Look through the listing for the word "materials". Copy each line that has it.

DATASET EXCERPT:
--- start ---
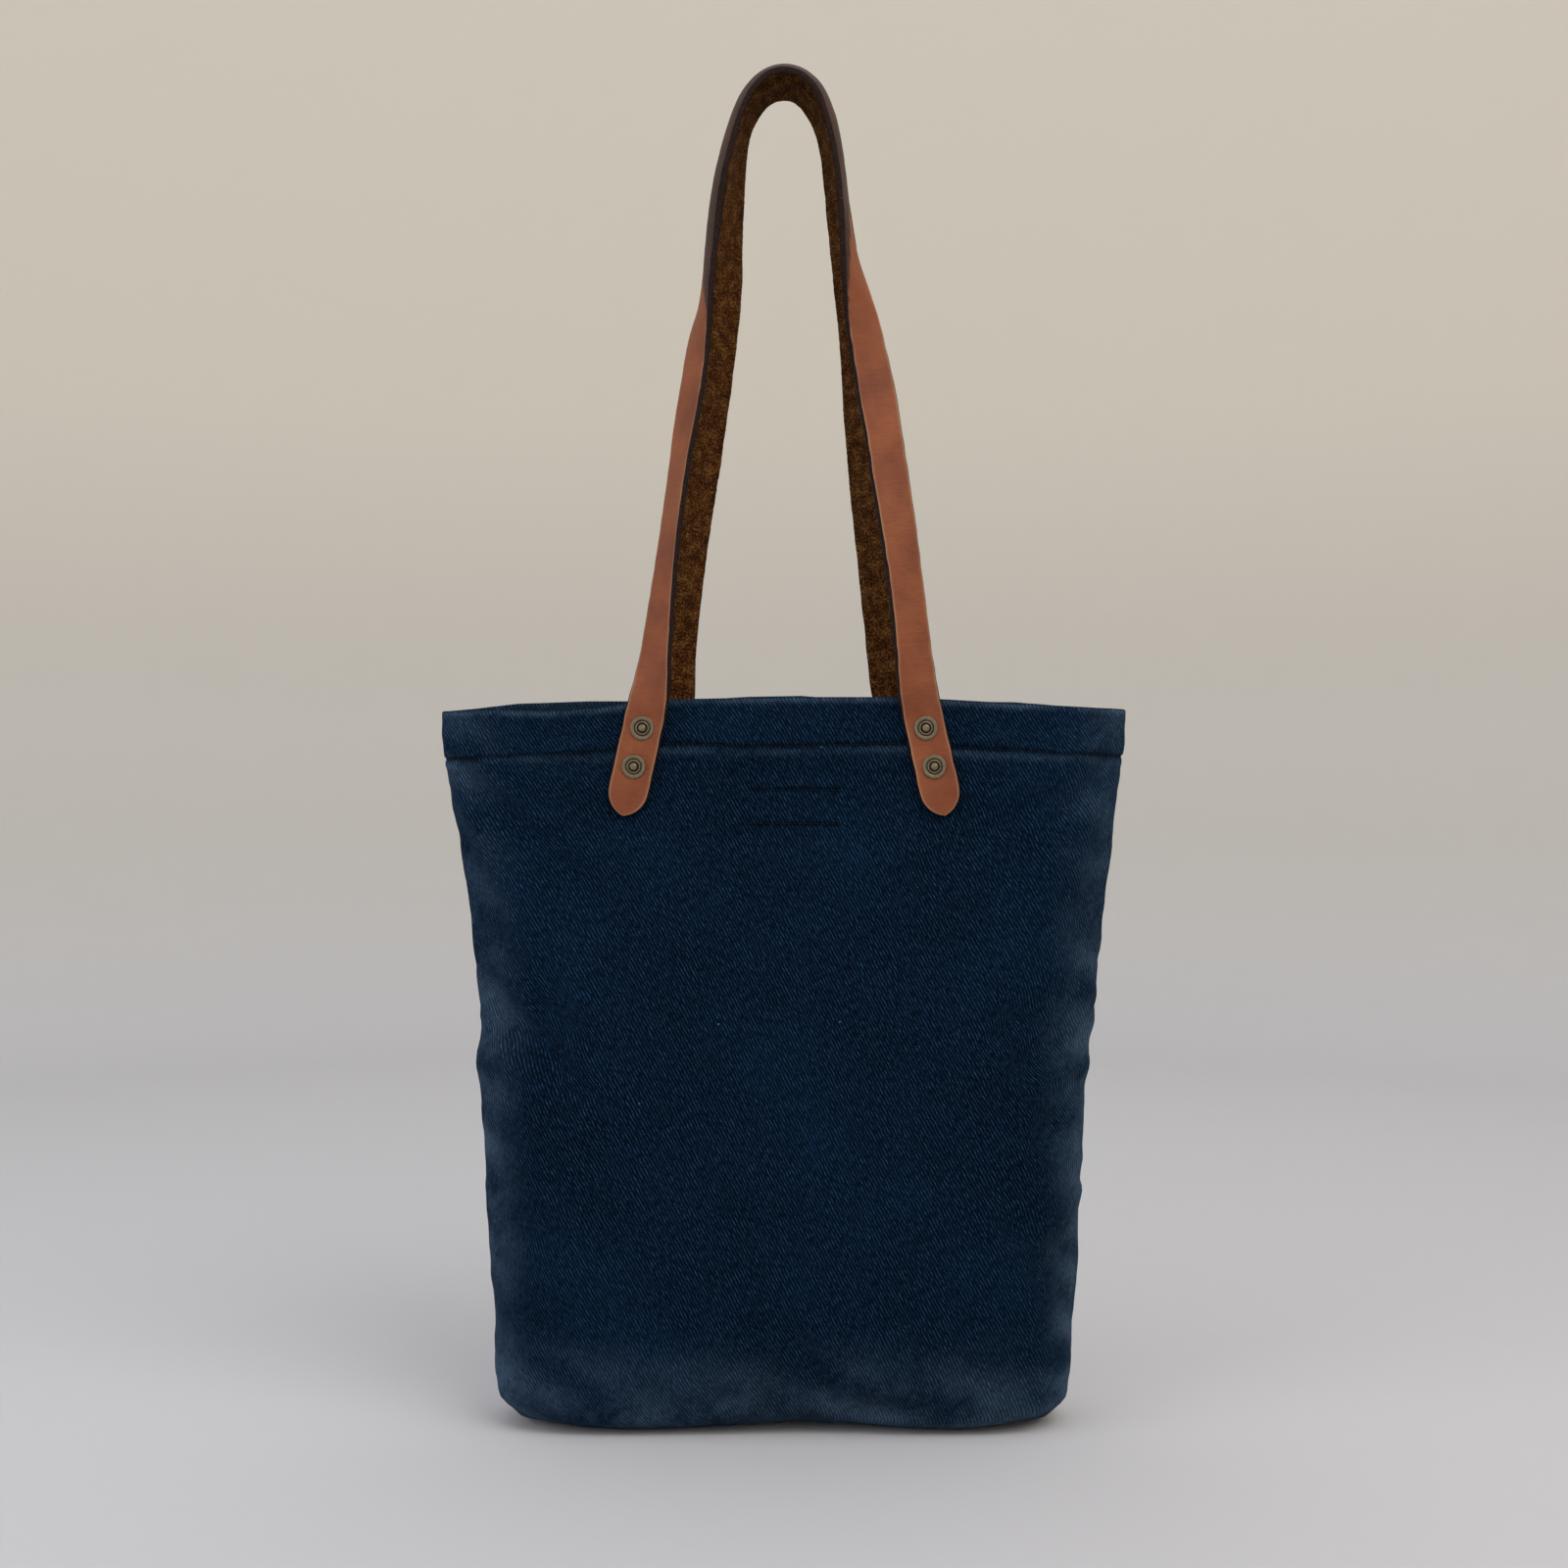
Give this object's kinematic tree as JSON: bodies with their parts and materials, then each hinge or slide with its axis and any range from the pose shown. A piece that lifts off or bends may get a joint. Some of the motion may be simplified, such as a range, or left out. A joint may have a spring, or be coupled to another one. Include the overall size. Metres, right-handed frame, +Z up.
{
  "type": "beach bag",
  "caption": "Open-topped twill tote with a boxed bottom, a turned hem and a pair of riveted leather handles that fold outward.",
  "frame": {"origin": "middle of the boxed bottom, on the surface that the bag stands on", "axes": "+Z up, the front of the bag faces -Y, +X to the right as the front is seen"},
  "size_m": [0.38, 0.076, 0.7496],
  "materials": {
    "twill": "matt",
    "leather": "satin",
    "thread": "matt",
    "label": "matt",
    "brass": "antique"
  },
  "bodies": {
    "bag": {"front_panel": "twill", "back_panel": "twill", "front_hem": "twill", "back_hem": "twill", "side_seam_left": "twill", "side_seam_right": "twill", "base_seam": "twill", "corner_seam_left": "twill", "corner_seam_right": "twill", "hem_stitching": "thread", "inner_label": "label", "label_stitching": "thread", "front_strap_end_left": "leather", "front_strap_end_right": "leather", "back_strap_end_left": "leather", "back_strap_end_right": "leather", "rivet_front_left_upper": "brass", "rivet_front_left_lower": "brass", "rivet_front_right_upper": "brass", "rivet_front_right_lower": "brass", "rivet_back_left_upper": "brass", "rivet_back_left_lower": "brass", "rivet_back_right_upper": "brass", "rivet_back_right_lower": "brass", "cap_front_left_upper": "brass", "cap_front_left_lower": "brass", "cap_front_right_upper": "brass", "cap_front_right_lower": "brass", "cap_back_left_upper": "brass", "cap_back_left_lower": "brass", "cap_back_right_upper": "brass", "cap_back_right_lower": "brass"},
    "front_handle": {"front_handle_loop": "leather"},
    "back_handle": {"back_handle_loop": "leather"}
  },
  "joints": [
    {"name": "front_handle_fold", "type": "hinge", "parent": "bag", "child": "front_handle", "pos_m": [0, -0.0197, 0.401], "axis": [1, 0, 0], "range_deg": [0, 165]},
    {"name": "back_handle_fold", "type": "hinge", "parent": "bag", "child": "back_handle", "pos_m": [0, 0.0197, 0.401], "axis": [-1, 0, 0], "range_deg": [0, 165]}
  ]
}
--- end ---
RESPONSE TO THIS TASK:
Give this object's kinematic tree as JSON: bodies with their parts and materials, then each hinge or slide with its axis and any range from the pose shown. A piece that lifts off or bends may get a joint. Some of the motion may be simplified, such as a range, or left out. A joint may have a spring, or be coupled to another one. Include the overall size. Metres, right-handed frame, +Z up.
  "materials": {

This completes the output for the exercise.